[Start of Stored data]

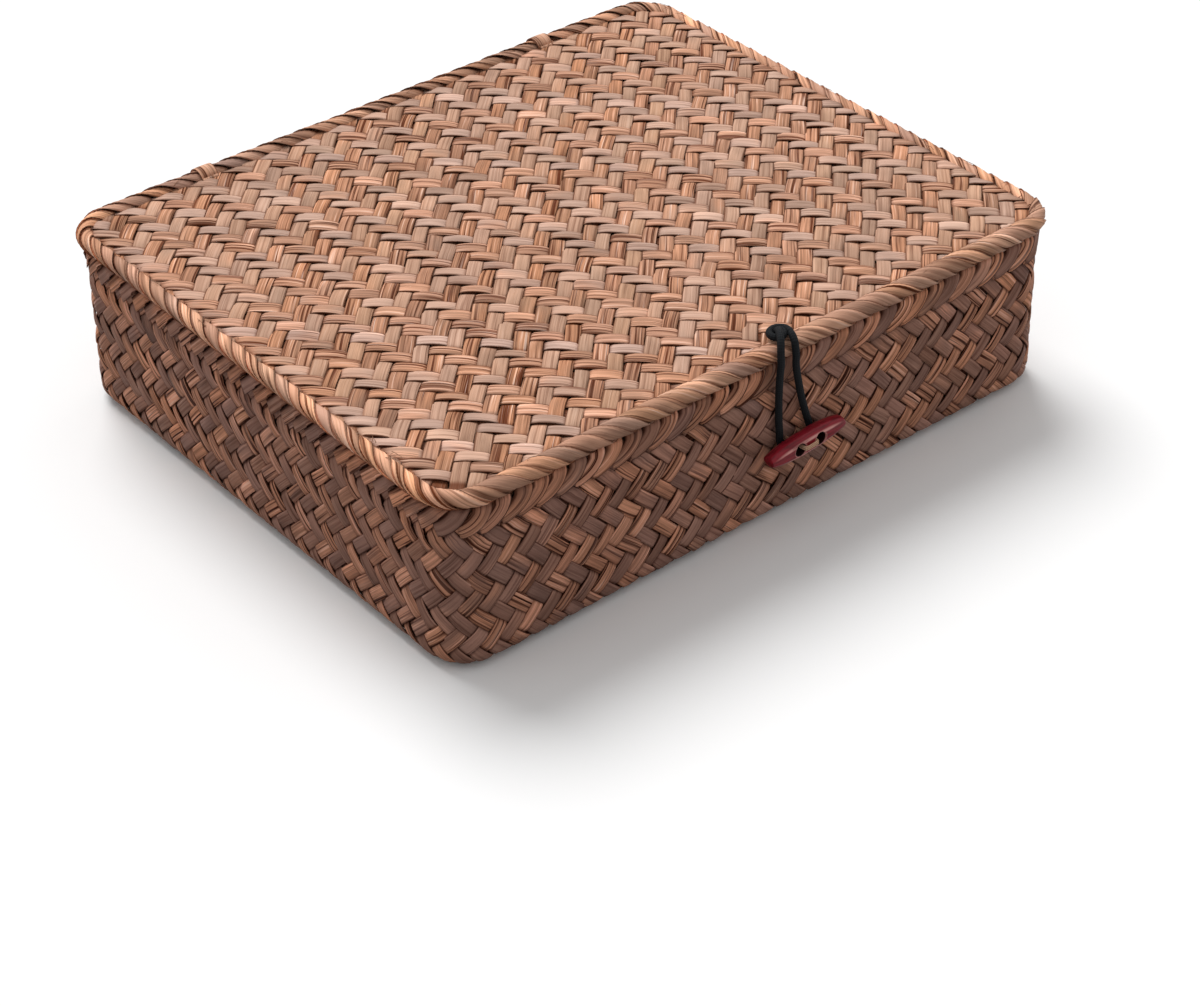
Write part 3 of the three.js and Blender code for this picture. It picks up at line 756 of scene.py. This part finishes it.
def lid_mat(name, height, facing, form, seed):
    """Both families of a flat mat, each as one mesh. facing is 1 upwards and -1 downwards."""
    rng = np.random.default_rng(seed)
    most = int(box_half.sum() / lid_lozenge) + 2
    fine = np.arange(-most, most, lid_end_step)
    crossings = np.arange(-most - 2, most + 3)
    families = {"rising": [], "falling": []}
    for family, sense in (("rising", 1), ("falling", -1)):
        for line in range(-most, most + 1):
            stray = wander(rng, lid_stray)

            def plan(stations, shares):
                other = line + 0.5 * (shares + stray(stations))
                x = (stations + other) * lid_lozenge / 2
                y = sense * (stations - other) * lid_lozenge / 2
                return x, y

            ends = []
            for share in ring_shares:
                held = fine[inside_outline(*plan(fine, share), lid_edge_inset)]
                ends.append((held[0], held[-1]) if len(held) else None)
            if None in ends:
                continue
            starts, stops = np.array(ends).T
            begin, end = starts.max() + lid_end_gap, stops.min() - lid_end_gap
            stations = np.arange(math.ceil(3 * begin), 3 * end) / 3
            if len(stations) < lid_least_stations:
                continue
            grid = np.concatenate([starts[None], stations[:, None] + 0 * starts[None], stops[None]])

            def place(stations, shares):
                x, y = plan(stations, shares)
                normals = np.zeros((*x.shape, 3))
                normals[..., 2] = facing
                return np.stack([x, y, np.full(x.shape, height)], -1), normals

            over = ((crossings + line) % 4 < 2) == (family == "rising")
            heights, twists = strip_heights(over, form, rng)
            track, middles = third_stations(crossings[1:-1]), grid.mean(1)
            heights, twists = (np.interp(middles, track, values) for values in (heights, twists))
            width = rng.uniform(*lid_widths) + wander(rng, lid_width_sway)(middles)
            # Each family's painted sheen comes in through its warmth and level.
            look = strip_look(line, rng, lid_sheen_warmths[family], lid_sheen_levels[family])
            pattern_start = rng.uniform(*pattern_starts)
            strip = woven_strip(place, grid, heights, twists, form, look, pattern_start, width)
            families[family].append(strip)
    return [strip_mesh(f"{name}_{family}", strips) for family, strips in families.items()]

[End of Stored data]

Exercise details:
Return the material exactly as it stands.

The reply:
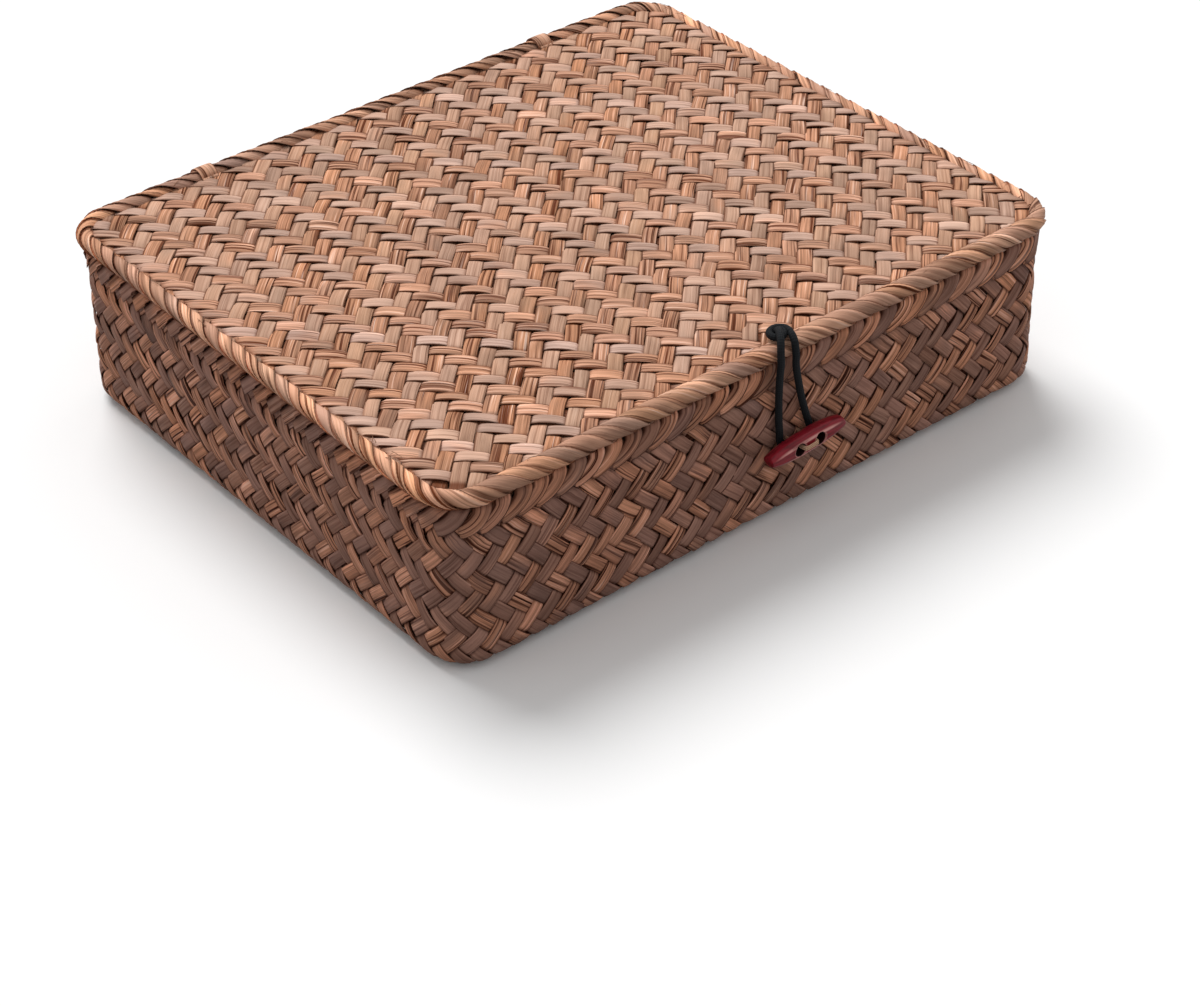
Write part 3 of the three.js and Blender code for this picture. It picks up at line 756 of scene.py. This part finishes it.
def lid_mat(name, height, facing, form, seed):
    """Both families of a flat mat, each as one mesh. facing is 1 upwards and -1 downwards."""
    rng = np.random.default_rng(seed)
    most = int(box_half.sum() / lid_lozenge) + 2
    fine = np.arange(-most, most, lid_end_step)
    crossings = np.arange(-most - 2, most + 3)
    families = {"rising": [], "falling": []}
    for family, sense in (("rising", 1), ("falling", -1)):
        for line in range(-most, most + 1):
            stray = wander(rng, lid_stray)

            def plan(stations, shares):
                other = line + 0.5 * (shares + stray(stations))
                x = (stations + other) * lid_lozenge / 2
                y = sense * (stations - other) * lid_lozenge / 2
                return x, y

            ends = []
            for share in ring_shares:
                held = fine[inside_outline(*plan(fine, share), lid_edge_inset)]
                ends.append((held[0], held[-1]) if len(held) else None)
            if None in ends:
                continue
            starts, stops = np.array(ends).T
            begin, end = starts.max() + lid_end_gap, stops.min() - lid_end_gap
            stations = np.arange(math.ceil(3 * begin), 3 * end) / 3
            if len(stations) < lid_least_stations:
                continue
            grid = np.concatenate([starts[None], stations[:, None] + 0 * starts[None], stops[None]])

            def place(stations, shares):
                x, y = plan(stations, shares)
                normals = np.zeros((*x.shape, 3))
                normals[..., 2] = facing
                return np.stack([x, y, np.full(x.shape, height)], -1), normals

            over = ((crossings + line) % 4 < 2) == (family == "rising")
            heights, twists = strip_heights(over, form, rng)
            track, middles = third_stations(crossings[1:-1]), grid.mean(1)
            heights, twists = (np.interp(middles, track, values) for values in (heights, twists))
            width = rng.uniform(*lid_widths) + wander(rng, lid_width_sway)(middles)
            # Each family's painted sheen comes in through its warmth and level.
            look = strip_look(line, rng, lid_sheen_warmths[family], lid_sheen_levels[family])
            pattern_start = rng.uniform(*pattern_starts)
            strip = woven_strip(place, grid, heights, twists, form, look, pattern_start, width)
            families[family].append(strip)
    return [strip_mesh(f"{name}_{family}", strips) for family, strips in families.items()]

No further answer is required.